## TASK PROMPT
Go through the listing and copy every line word for word.

──────────────────────────────

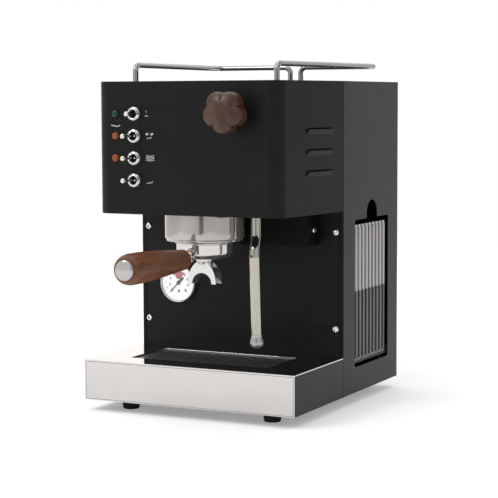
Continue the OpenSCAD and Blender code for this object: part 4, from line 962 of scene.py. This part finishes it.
def make_gauge():
    """The gauge's bezel, dial with its scale and red zone, pointer and window."""
    lo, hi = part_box("gauge_case")
    radius = (hi.x - lo.x) / 2 / MM
    front = (high("back_panel").y - lo.y) / MM - 1.5
    dial_y = low("gauge_dial").y
    place = frontward(GAUGE.x, low("back_panel").y, GAUGE.z)
    made = bmesh.new()
    bezel = rounded([
        (radius - 1.9, 1.8), (radius - 1.9, front - 1.2, 0.3), (radius - 1.2, front, 0.5),
        (radius - 0.5, front, 0.4), (radius, front - 1.4, 0.5), (radius, 0.4, 0.3), (radius - 1.9, 0.4, 0.2),
        (radius - 1.9, 1.8)], 0.3)
    add_lathe(made, bezel, place, 128)
    new_piece("gauge_bezel", made, "root", "zinc_steel", "bowl_chrome")
    finish_cad_node("gauge_case", "zinc_steel", 0)

    made = bmesh.new()
    face = (PANEL_Y - dial_y) / MM
    disc = radius - 2.1
    add_lathe(made, [(0, face - 0.5), (disc, face - 0.5), (disc, face), (0, face)], place, 128)
    rim = rounded([(disc, face), (radius - 2.05, front - 1.3), (radius - 3.1, face + 0.9, 0.5),
                   (radius - 3.8, face), (disc, face)], 0.2)
    add_lathe(made, rim, place, 128)
    new_piece("gauge_face", made, "root", "dial_white", None, ["gauge_dial"])

    plane = dial_y - 0.07 * MM
    made = bmesh.new()
    for step in range(49):
        angle = -135 + 270 * step / 48
        long = step % 4 == 0
        add_bar(made, angle, 15.2 if long else 16.2, 17.3, 0.45 if long else 0.22, plane)
    for i in range(9):
        add_digits(made, str(2 * i), *polar(-135 + 270 * i / 8, 11.8), 1.5, plane)
    add_bar(made, 180, 9.0, 9.9, 2.4, plane)
    new_piece("gauge_scale", made, "root", "dial_white", "dial_grey")

    made = bmesh.new()
    angles = [-30 + 7.5 * i for i in range(9)]
    outline = [polar(a, 13.4) for a in angles] + [polar(a, 4.2) for a in reversed(angles)]
    plate = [(GAUGE.x + a * MM, GAUGE.z + b * MM) for a, b in outline]
    lower = [made.verts.new((a, plane - 0.02 * MM, b)) for a, b in plate]
    upper = [made.verts.new((a, plane + 0.05 * MM, b)) for a, b in plate]
    made.faces.new(lower)
    made.faces.new(upper)
    for k in range(len(plate)):
        n = (k + 1) % len(plate)
        made.faces.new((lower[k], lower[n], upper[n], upper[k]))
    new_piece("gauge_red_zone", made, "root", "dial_white", "dial_red")

    made = bmesh.new()
    depth = (PANEL_Y - low("gauge_needle").y) / MM
    hub = rounded([(0, depth - 1.0), (2.4, depth - 1.0), (2.4, depth - 0.1, 0.2), (1.3, depth, 0.2),
                   (0, depth)], 0.2)
    add_lathe(made, hub, place, 48)
    needle_y = PANEL_Y - (depth - 0.6) * MM
    tip, tail = polar(-135, 13.4), polar(45, 7.4)
    for (a, b), size, thick in ((tip, 1.0, 0.55), (tail, 1.5, 1.5)):
        end = Vector((a, b))
        side = Vector((-b, a)).normalized() * thick
        corners = [side * 1.4, end + side * 0.7, end - side * 0.7, -side * 1.4]
        seat = needle_y + 0.3 * MM
        add_prism(made, [(c.x * MM, c.y * MM) for c in corners], frontward(GAUGE.x, seat, GAUGE.z), 0.45 * MM)
        add_lathe(made, [(0, 0), (size, 0), (size, 0.5), (0, 0.5)],
                  frontward(GAUGE.x + a * MM, seat, GAUGE.z + b * MM), 24)
    new_piece("gauge_pointer", made, "gauge_pointer", "pointer_black", None, ["gauge_needle"])

    made = bmesh.new()
    glass = (PANEL_Y - low("gauge_lens").y) / MM
    inner = radius - 2.0
    profile = [(0, glass - 0.9), (inner, glass - 1.1), (inner, glass - 0.3), (inner * 0.6, glass - 0.08),
               (0, glass)]
    add_lathe(made, profile, place, 96)
    new_piece("gauge_window", made, "root", "lens_glass", None, ["gauge_lens"])


# ---------------------------------------------------------------- screws and feet

def make_screws(node, name):
    """Pan head screws with a hexagon socket, each at its CAD solid's place."""
    made = bmesh.new()
    for lo, hi in islands(node):
        size, centre = hi - lo, (lo + hi) / 2
        along_axis = min(range(3), key=lambda i: abs(size[(i + 1) % 3] - size[(i + 2) % 3]))
        head_r = size[(along_axis + 1) % 3] / 2 / MM
        head_l, socket_r, socket_l = head_r * 0.62, head_r * 0.44, head_r * 0.5
        profile = [(0, -3), (head_r * 0.5, -3), (head_r * 0.5, 0), (head_r, 0), (head_r, head_l * 0.35)]
        profile += [(head_r * (0.72 + 0.28 * math.cos(a)), head_l * (0.35 + 0.6 * math.sin(a)))
                    for a in map(math.radians, (20, 40, 60, 80))]
        profile += [(socket_r + 0.3, head_l), (socket_r, head_l - 0.1, 1), (socket_r, head_l - socket_l, 1),
                    (0, head_l - socket_l - 0.2)]
        outward = 1 if (centre[along_axis] > PANEL_Y + 20 * MM if along_axis == 1 else centre.x > 0) else -1
        axis = Vector([outward if i == along_axis else 0 for i in range(3)])
        seat = centre.copy()
        seat[along_axis] = (hi if outward > 0 else lo)[along_axis] - outward * head_l * MM
        add_lathe(made, profile, along(seat, seat + axis), 48)
    new_piece(name, made, "root", "screw_steel", None, [node])


def make_feet():
    """Rubber feet with a ring groove near the table, each at its CAD solid's place."""
    made = bmesh.new()
    for lo, hi in islands("feet"):
        centre = (lo + hi) / 2
        radius = (hi.x - lo.x) / 2 / MM
        tall = (CASE_Z - TABLE_Z) / MM
        profile = rounded([
            (0, 0.4), (radius - 4, 0.4), (radius - 2.6, 0.0, 0.3), (radius - 1.4, 0.0, 0.8),
            (radius - 0.7, 2.6, 0.4), (radius - 1.1, 3.0, 0.2), (radius - 0.7, 3.4, 0.4),
            (radius, tall, 0.6), (0, tall)], 0.4)
        add_lathe(made, profile, upright(centre.x, centre.y, TABLE_Z), 64)
    new_piece("rubber_feet", made, "root", "black_rubber", None, ["feet"])


# ---------------------------------------------------------------- build everything

MATERIALS = make_materials()
add_world()
add_camera()
add_floor()
add_area_light("key_softbox", (-1.1, -1.7, 1.9), (0, 0, 0.2), (0.8, 0.8), 16)
add_area_light("top_softbox", (-0.2, -0.3, 2.4), (0, 0, 0.1), (2.2, 2.2), 14)

for material, nodes in STAYING.items():
    for node in nodes:
        finish_cad_node(node, material, 0 if node in PLAIN_EDGES else 0.35 * MM)

make_steam_knob()
make_handle()
make_bowl()
make_group_bell()
make_wand()
make_toggles()
make_lamps()
make_icons()
make_gauge()
make_tray_bend_reflection()
make_screws("panel_screws", "panel_screw_heads")
make_screws("casing_screws", "casing_screw_heads")
make_feet()

bpy.context.scene.view_settings.view_transform = "Standard"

──────────────────────────────

## WORKED SOLUTION
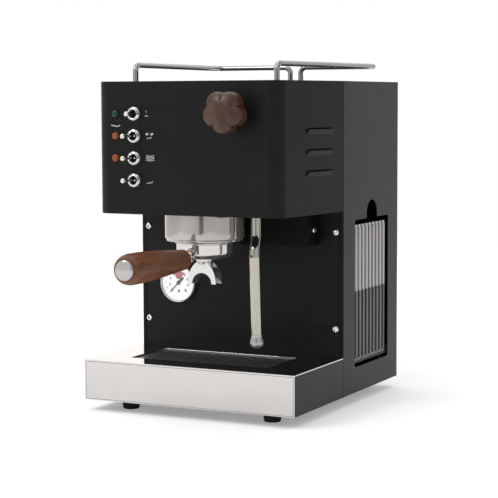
Continue the OpenSCAD and Blender code for this object: part 4, from line 962 of scene.py. This part finishes it.
def make_gauge():
    """The gauge's bezel, dial with its scale and red zone, pointer and window."""
    lo, hi = part_box("gauge_case")
    radius = (hi.x - lo.x) / 2 / MM
    front = (high("back_panel").y - lo.y) / MM - 1.5
    dial_y = low("gauge_dial").y
    place = frontward(GAUGE.x, low("back_panel").y, GAUGE.z)
    made = bmesh.new()
    bezel = rounded([
        (radius - 1.9, 1.8), (radius - 1.9, front - 1.2, 0.3), (radius - 1.2, front, 0.5),
        (radius - 0.5, front, 0.4), (radius, front - 1.4, 0.5), (radius, 0.4, 0.3), (radius - 1.9, 0.4, 0.2),
        (radius - 1.9, 1.8)], 0.3)
    add_lathe(made, bezel, place, 128)
    new_piece("gauge_bezel", made, "root", "zinc_steel", "bowl_chrome")
    finish_cad_node("gauge_case", "zinc_steel", 0)

    made = bmesh.new()
    face = (PANEL_Y - dial_y) / MM
    disc = radius - 2.1
    add_lathe(made, [(0, face - 0.5), (disc, face - 0.5), (disc, face), (0, face)], place, 128)
    rim = rounded([(disc, face), (radius - 2.05, front - 1.3), (radius - 3.1, face + 0.9, 0.5),
                   (radius - 3.8, face), (disc, face)], 0.2)
    add_lathe(made, rim, place, 128)
    new_piece("gauge_face", made, "root", "dial_white", None, ["gauge_dial"])

    plane = dial_y - 0.07 * MM
    made = bmesh.new()
    for step in range(49):
        angle = -135 + 270 * step / 48
        long = step % 4 == 0
        add_bar(made, angle, 15.2 if long else 16.2, 17.3, 0.45 if long else 0.22, plane)
    for i in range(9):
        add_digits(made, str(2 * i), *polar(-135 + 270 * i / 8, 11.8), 1.5, plane)
    add_bar(made, 180, 9.0, 9.9, 2.4, plane)
    new_piece("gauge_scale", made, "root", "dial_white", "dial_grey")

    made = bmesh.new()
    angles = [-30 + 7.5 * i for i in range(9)]
    outline = [polar(a, 13.4) for a in angles] + [polar(a, 4.2) for a in reversed(angles)]
    plate = [(GAUGE.x + a * MM, GAUGE.z + b * MM) for a, b in outline]
    lower = [made.verts.new((a, plane - 0.02 * MM, b)) for a, b in plate]
    upper = [made.verts.new((a, plane + 0.05 * MM, b)) for a, b in plate]
    made.faces.new(lower)
    made.faces.new(upper)
    for k in range(len(plate)):
        n = (k + 1) % len(plate)
        made.faces.new((lower[k], lower[n], upper[n], upper[k]))
    new_piece("gauge_red_zone", made, "root", "dial_white", "dial_red")

    made = bmesh.new()
    depth = (PANEL_Y - low("gauge_needle").y) / MM
    hub = rounded([(0, depth - 1.0), (2.4, depth - 1.0), (2.4, depth - 0.1, 0.2), (1.3, depth, 0.2),
                   (0, depth)], 0.2)
    add_lathe(made, hub, place, 48)
    needle_y = PANEL_Y - (depth - 0.6) * MM
    tip, tail = polar(-135, 13.4), polar(45, 7.4)
    for (a, b), size, thick in ((tip, 1.0, 0.55), (tail, 1.5, 1.5)):
        end = Vector((a, b))
        side = Vector((-b, a)).normalized() * thick
        corners = [side * 1.4, end + side * 0.7, end - side * 0.7, -side * 1.4]
        seat = needle_y + 0.3 * MM
        add_prism(made, [(c.x * MM, c.y * MM) for c in corners], frontward(GAUGE.x, seat, GAUGE.z), 0.45 * MM)
        add_lathe(made, [(0, 0), (size, 0), (size, 0.5), (0, 0.5)],
                  frontward(GAUGE.x + a * MM, seat, GAUGE.z + b * MM), 24)
    new_piece("gauge_pointer", made, "gauge_pointer", "pointer_black", None, ["gauge_needle"])

    made = bmesh.new()
    glass = (PANEL_Y - low("gauge_lens").y) / MM
    inner = radius - 2.0
    profile = [(0, glass - 0.9), (inner, glass - 1.1), (inner, glass - 0.3), (inner * 0.6, glass - 0.08),
               (0, glass)]
    add_lathe(made, profile, place, 96)
    new_piece("gauge_window", made, "root", "lens_glass", None, ["gauge_lens"])


# ---------------------------------------------------------------- screws and feet

def make_screws(node, name):
    """Pan head screws with a hexagon socket, each at its CAD solid's place."""
    made = bmesh.new()
    for lo, hi in islands(node):
        size, centre = hi - lo, (lo + hi) / 2
        along_axis = min(range(3), key=lambda i: abs(size[(i + 1) % 3] - size[(i + 2) % 3]))
        head_r = size[(along_axis + 1) % 3] / 2 / MM
        head_l, socket_r, socket_l = head_r * 0.62, head_r * 0.44, head_r * 0.5
        profile = [(0, -3), (head_r * 0.5, -3), (head_r * 0.5, 0), (head_r, 0), (head_r, head_l * 0.35)]
        profile += [(head_r * (0.72 + 0.28 * math.cos(a)), head_l * (0.35 + 0.6 * math.sin(a)))
                    for a in map(math.radians, (20, 40, 60, 80))]
        profile += [(socket_r + 0.3, head_l), (socket_r, head_l - 0.1, 1), (socket_r, head_l - socket_l, 1),
                    (0, head_l - socket_l - 0.2)]
        outward = 1 if (centre[along_axis] > PANEL_Y + 20 * MM if along_axis == 1 else centre.x > 0) else -1
        axis = Vector([outward if i == along_axis else 0 for i in range(3)])
        seat = centre.copy()
        seat[along_axis] = (hi if outward > 0 else lo)[along_axis] - outward * head_l * MM
        add_lathe(made, profile, along(seat, seat + axis), 48)
    new_piece(name, made, "root", "screw_steel", None, [node])


def make_feet():
    """Rubber feet with a ring groove near the table, each at its CAD solid's place."""
    made = bmesh.new()
    for lo, hi in islands("feet"):
        centre = (lo + hi) / 2
        radius = (hi.x - lo.x) / 2 / MM
        tall = (CASE_Z - TABLE_Z) / MM
        profile = rounded([
            (0, 0.4), (radius - 4, 0.4), (radius - 2.6, 0.0, 0.3), (radius - 1.4, 0.0, 0.8),
            (radius - 0.7, 2.6, 0.4), (radius - 1.1, 3.0, 0.2), (radius - 0.7, 3.4, 0.4),
            (radius, tall, 0.6), (0, tall)], 0.4)
        add_lathe(made, profile, upright(centre.x, centre.y, TABLE_Z), 64)
    new_piece("rubber_feet", made, "root", "black_rubber", None, ["feet"])


# ---------------------------------------------------------------- build everything

MATERIALS = make_materials()
add_world()
add_camera()
add_floor()
add_area_light("key_softbox", (-1.1, -1.7, 1.9), (0, 0, 0.2), (0.8, 0.8), 16)
add_area_light("top_softbox", (-0.2, -0.3, 2.4), (0, 0, 0.1), (2.2, 2.2), 14)

for material, nodes in STAYING.items():
    for node in nodes:
        finish_cad_node(node, material, 0 if node in PLAIN_EDGES else 0.35 * MM)

make_steam_knob()
make_handle()
make_bowl()
make_group_bell()
make_wand()
make_toggles()
make_lamps()
make_icons()
make_gauge()
make_tray_bend_reflection()
make_screws("panel_screws", "panel_screw_heads")
make_screws("casing_screws", "casing_screw_heads")
make_feet()

bpy.context.scene.view_settings.view_transform = "Standard"